In the world of FPS games, great multiplayer is a must. If a game doesn't compare to Battlefield or Call of Duty, many will simply ignore it. But with multiplayer being so important, the emphasis on great singleplayer had dropped significantly. To the point where I'd have trouble pointing out a good story in an FPS game. Of course, I only mean in recent games. Consider Half-Life 2, the FPS to rule them all. It's a game released in 2004 that innovated the FPS genre. Now look at Call of Duty or Battlefield, they've sure innovated the multiplayer aspect, but the singleplayer just isn't up to par.
The main character is usually some person who doesn't talk, or if he does talk, he's got about as much to say as a potato. And if he does talk more than a potato, it’s usually not worth listening to. In my free time, when I'm peeling potatoes, I often think of better stories than what FPS games have in ten minutes. At least, I think I do, I'd just prefer something that I could enjoy. Take Gordon Freeman from Half-Life 2, he’s a character that is incapable of speech. Now, while I enjoyed the game’s story, it could have been better if he could voice his own opinions. The only thing that separates Half-Life 2 from FPS stories today is that Half-Life 2 has a story beyond the main character. We care about Alyx Vance and Eli because they go through character arches. When you think about it, Gordon Freeman is a puppet that is told what to do, he doesn’t make his own decisions because he can’t speak his mind. Why not take from good military movies? Military movies are the closest a movie will get to a FPS. You can always adapt what works in a few good movies, change it to be unique, and voila. By the way, keyword is unique. Every game should innovate at least one aspect of gaming, whether it be story, gameplay, atmosphere, or anything else. As long as it brings something new to the table of gaming geeks like myself.
I would argue that it would be better to have a convoluted mess of an FPS story than one lacking of any story at all.
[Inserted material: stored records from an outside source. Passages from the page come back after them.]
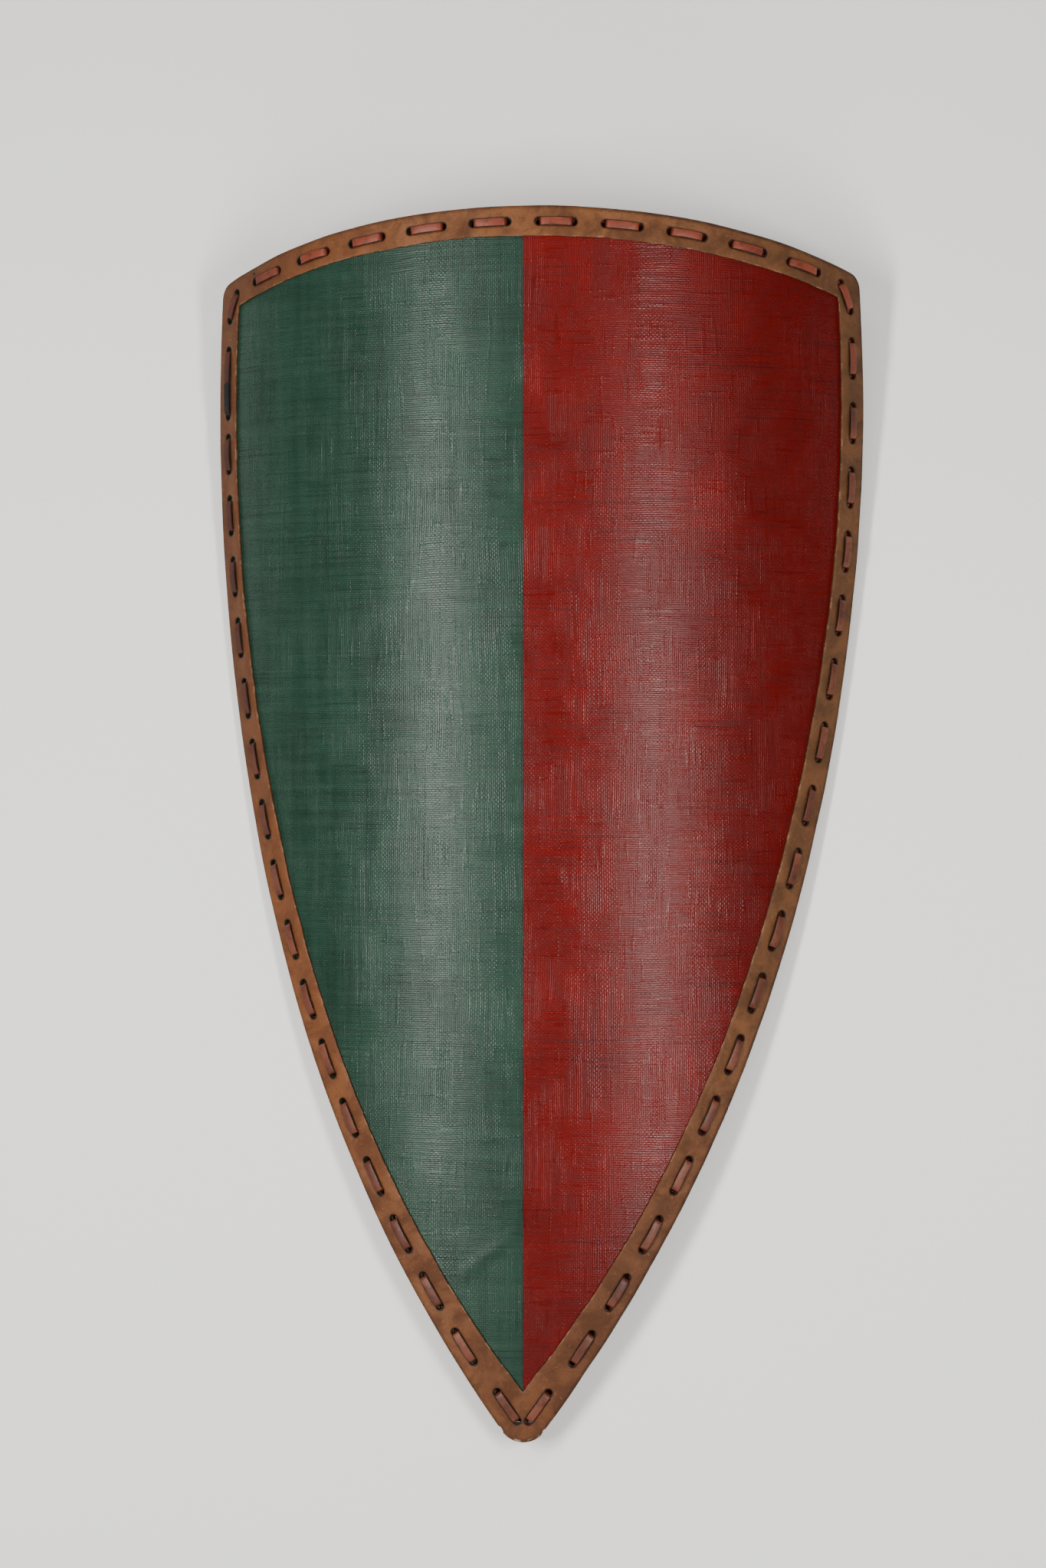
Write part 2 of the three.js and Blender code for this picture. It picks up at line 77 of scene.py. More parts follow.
# The lace
STITCH_INSET = 14 * MM
TOP_STITCH_COUNT = 5
SIDE_STITCH_COUNT = 17
STITCH_RUN = 27.8 * MM
LACE_WIDTH = 6.4 * MM
LACE_THICKNESS = 1.8 * MM
LACE_JOIN_RUN = 27.6 * MM
LACE_JOIN_SHIFT = 21.6 * MM
HOLE_RADIUS = 3.2 * MM
TIP_GATHER = np.array([5.0, 3.0]) * MM
HOLE_SIDES = 14

# The fittings behind the board
STRAP_LEATHER = 3 * MM
STRAP_OUT = 126 * MM
STRAPS_ABOVE_MIDDLE = 62 * MM
STRAP_END = 34 * MM
FOREARM = {"width": 40 * MM, "span": 190 * MM, "depth": 52 * MM}
GRIP = {"width": 30 * MM, "span": 160 * MM, "depth": 44 * MM}

# How the bent shield lies
LIE_TILT = math.radians(7.68)
LIE_PLACE = np.array([0.0, -0.612, 89.878]) * MM


def along(start, end, t):
    return start + (end - start) * t


def unit(rows):
    return rows / np.linalg.norm(rows, axis=1, keepdims=True)


def fade(distance, reach, power=2):
    """1 at no distance, falling to nearly 0 at twice the reach, more steeply with a higher power."""
    return np.exp(-((distance / reach) ** power))


def bend(a, b, h):
    """Points of the blank, bent and laid down, as rows of x, y, z."""
    a, b, h = np.broadcast_arrays(a, b, h)
    turn = a / BEND_RADIUS
    x = (BEND_RADIUS + h) * np.sin(turn)
    z = (BEND_RADIUS + h) * np.cos(turn) - BEND_RADIUS
    return lay(np.stack([x, b, z], -1))


def turned(directions):
    """Directions of the bent shield, turned as it lies."""
    x, y, z = np.moveaxis(np.asarray(directions, float), -1, 0)
    c, s = math.cos(LIE_TILT), math.sin(LIE_TILT)
    return np.stack([x, y * c - z * s, y * s + z * c], -1)


def lay(points):
    return turned(points) + LIE_PLACE


# The outline, from arcs that meet smoothly
TOP_CENTRE = np.array([0.0, LENGTH / 2 - TOP_RADIUS])
UPPER_CENTRE = np.array([WIDTH / 2 - UPPER_SIDE_RADIUS, LENGTH / 2 - WIDEST_BELOW_TOP])
CHANGE_ANGLE = math.asin((WIDEST_BELOW_TOP - SIDE_CHANGE_BELOW_TOP) / UPPER_SIDE_RADIUS)


def on_circle(centre, radius, angle):
    return np.stack([centre[0] + radius * np.cos(angle), centre[1] + radius * np.sin(angle)], -1)


CHANGE = on_circle(UPPER_CENTRE, UPPER_SIDE_RADIUS, CHANGE_ANGLE)


def lower_side_radius():
    """The radius that leads from the change of curve to a tip that is round at the shield's end."""
    down = np.array([-CHANGE[0], TIP_RADIUS - LENGTH / 2 - CHANGE[1]])
    outward = down[0] * math.cos(CHANGE_ANGLE) + down[1] * math.sin(CHANGE_ANGLE)
    return (TIP_RADIUS**2 - down @ down) / (2 * (outward + TIP_RADIUS))


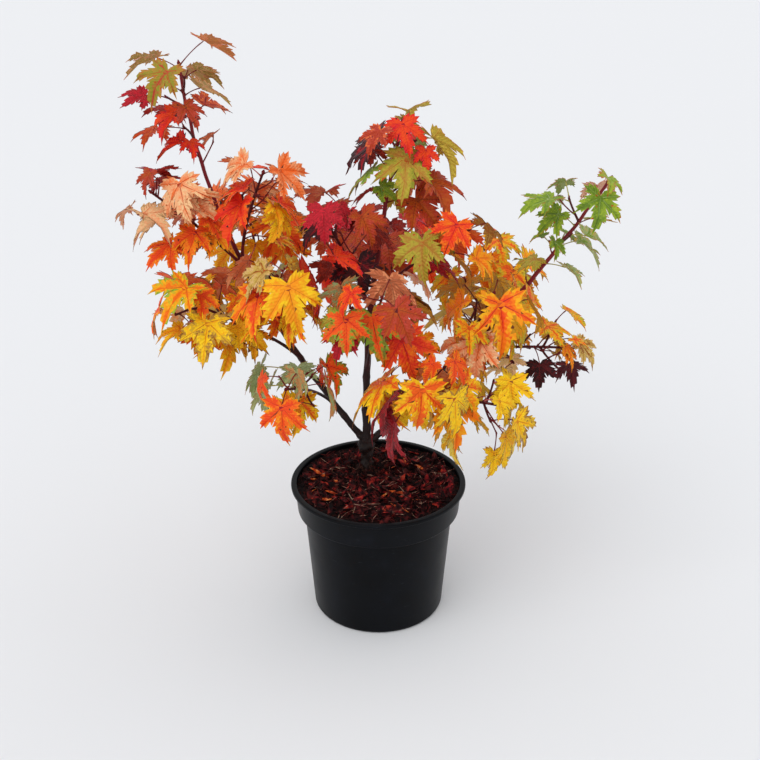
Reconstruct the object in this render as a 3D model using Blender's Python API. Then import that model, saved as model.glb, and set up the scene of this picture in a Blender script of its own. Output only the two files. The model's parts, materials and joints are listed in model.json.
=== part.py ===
"""A young freeman maple in its nursery pot, in autumn leaf.

Metres, +Z up. The origin is the middle of the pot's flat underside, and +Y points away from the viewer.
Three leaders rise from a short trunk. Each leader carries side branches, and every branch ends where it
enters its own mass of foliage. A mass is one stem with twigs and leaves, grown by a seeded rule.
"""

import math
import random

import bmesh
import bpy
from mathutils import Matrix, Vector
from mathutils.bvhtree import BVHTree

MM = 0.001
UP = Vector((0, 0, 1))
GAP = 0.3 * MM  # left between solids that touch
MERGE = 0.002 * MM  # points closer than this are one

# Pot: a thin-walled nursery pot with a deep collar under its lip
POT_HEIGHT = 168 * MM
RIM_R = 105 * MM
LIP = 4 * MM
COLLAR_TOP_R = 100.2 * MM
COLLAR_FOOT_R = 97.4 * MM
COLLAR_DEPTH = 35 * MM
BODY_TOP_R = 90 * MM
BASE_R = 79 * MM
WALL = 2 * MM
FLOOR = 3 * MM
POT_SIDES = 44
DRAIN_HOLES = 8
DRAIN_R = 6 * MM
DRAIN_RING_R = 60 * MM

# Compost: level near the wall, mounded up to the trunk, which stands behind the pot's middle
SOIL_EDGE = 154 * MM
SOIL_SIDES = POT_SIDES // 2
SOIL_RINGS = 6
SOIL_ROUGH = 1.2 * MM
FOOT = Vector((-14, 38, 165)) * MM
FOOT_PAD_R = 20 * MM

# Trunk, from its flat cut at the compost to the knobbly crown where the leaders part: share of its height
# and radius in millimetres
TRUNK_HEIGHT = 38 * MM
TRUNK_RINGS = ((0, 10.5), (0.10, 8.0), (0.26, 6.2), (0.48, 6.5), (0.68, 8.2), (0.84, 10.8), (0.94, 9.4), (1, 5))
TRUNK_SIDES = 14
ROOT_SHOULDERS = 0.22  # how far the four root shoulders stand out at the foot, as a share of the radius
CROWN_KNOBS = 0.10

# Leaders: heading and lean in degrees (heading 0 is +X, 90 is +Y), then sizes in millimetres.
# split is the share of its length at which the leader enters the foliage at its top.
LEADERS = {
    "centre": dict(heading=10, lean=(-2, 13), bend=0.8, length=400, radius=(5.3, 1.6), split=0.70),
    "left": dict(heading=168, lean=(39, 3), bend=1.4, length=510, radius=(4.3, 1.6), split=0.76),
    "right": dict(heading=-7, lean=(47, 31), bend=0.7, length=440, radius=(4.7, 1.6), split=0.64),
}
LEADER_SIDES = 8
LEADER_STEP = 22 * MM
LEADER_ROOT = 4 * MM  # how deep a leader starts inside the trunk's crown
ZIGZAG = math.radians(2.5)  # turn of a leader at each of its leaf joints
SWAY = math.radians(3.75)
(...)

Because, potentially, the story could be a gold mine of hidden story goodness. I'm going to assume that of the many who purchased Battlefield 3, few played its campaign. I didn't, and I was a fan of the Bad Company storyline. That is an example of a decent FPS story, the Bad Company games. They had mediocre characters that grew on you because they grew on each other. Comedy can really help a game, and I think it works especially well in FPS games. What is the solution, you hopefully ask? Infuse some comedy, love, and scares into the typical explosive FPS game and see what you come up with.